All this is well and good in principle, and the coalition will not oppose this bill. However, we have concerns about the lack of important detail in this legislation that have not so far been assuaged by the government. In particular, we note the amendment clause 25(2) which imposes an obligation on VET providers to notify the minister in writing of certain events that may significantly affect their ability to continue as an approved VET provider. While we accept that there are similar requirements, for example, within the context of the aged-care industry and the bill does mirror a clause in the National VET Regulator Bill, we seek an assurance that in the first instance the department would work cooperatively with the provider to address any areas of noncom­pliance. In addition, I note that the bill does not specify the preferred documentation the department may seek from providers when the department requests statistical data. This may impose unnecessary administrative requirements on providers. While the coalition is all in favour of strengthening quality and standards, we do not want to see education providers strangled by red tape. Education is far too important economically for Australia. We cannot afford to take another hit to our longstanding and otherwise good international reputation as a provider of very high quality educational services.

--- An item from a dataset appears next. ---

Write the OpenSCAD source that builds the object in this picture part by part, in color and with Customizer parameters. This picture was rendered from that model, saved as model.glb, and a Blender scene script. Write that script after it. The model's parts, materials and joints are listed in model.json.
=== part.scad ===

As I know you are aware, Madam Acting Deputy President, education is Australia's fourth largest export after iron and coal and only last year was pushed from its traditional third position by the rise in the price of gold. It is also Australia's largest export services industry. A quarter of a million overseas students who attend Australia's schools, VET institutions and universities inject billions of dollars into the Australian economy as well as billions directly into the educational institutions that they attend, thus cross-subsidising the teaching, the infrastructure and learning opportunities for our domestic students. In addition to economic benefits, there are also many intangible and some­times immeasurable benefits as overseas students build often lifelong friendships and connections with their Australian colleagues, add to the international reservoir of goodwill towards our country and, in some cases, stay here in Australia to become residents and ultimately citizens, enriching Australia with their knowledge, expertise and hard work.

Australia has for years, if not for decades, been considered a world-class education provider for international students. Consider­ing our small population, we have managed to attract more overseas students per capita than just about any of our overseas competi­tors. We have built a solid reputation as a welcoming destination offering a great lifestyle as well as excellent quality eduction services for overseas students. But it is fair to say that over the last few years our reputation and our position as the world leader in international education have been under threat from a range of factors.

While we cannot control the international economic situation or the growth in overseas competition to our educational providers or, indeed, even the value of the Australian dollar, which all impact on our competitive­ness as a post-secondary education provider, we certainly are duty-bound to do everything that is in our control in order to rebuild our somewhat frayed reputation and to show the world that Australia remains an attractive destination for international students, offering them quality as well as a friendly educational experience. We certainly hope that this bill will contribute towards that end and we will watch its implementation very carefully to ensure that it does just that.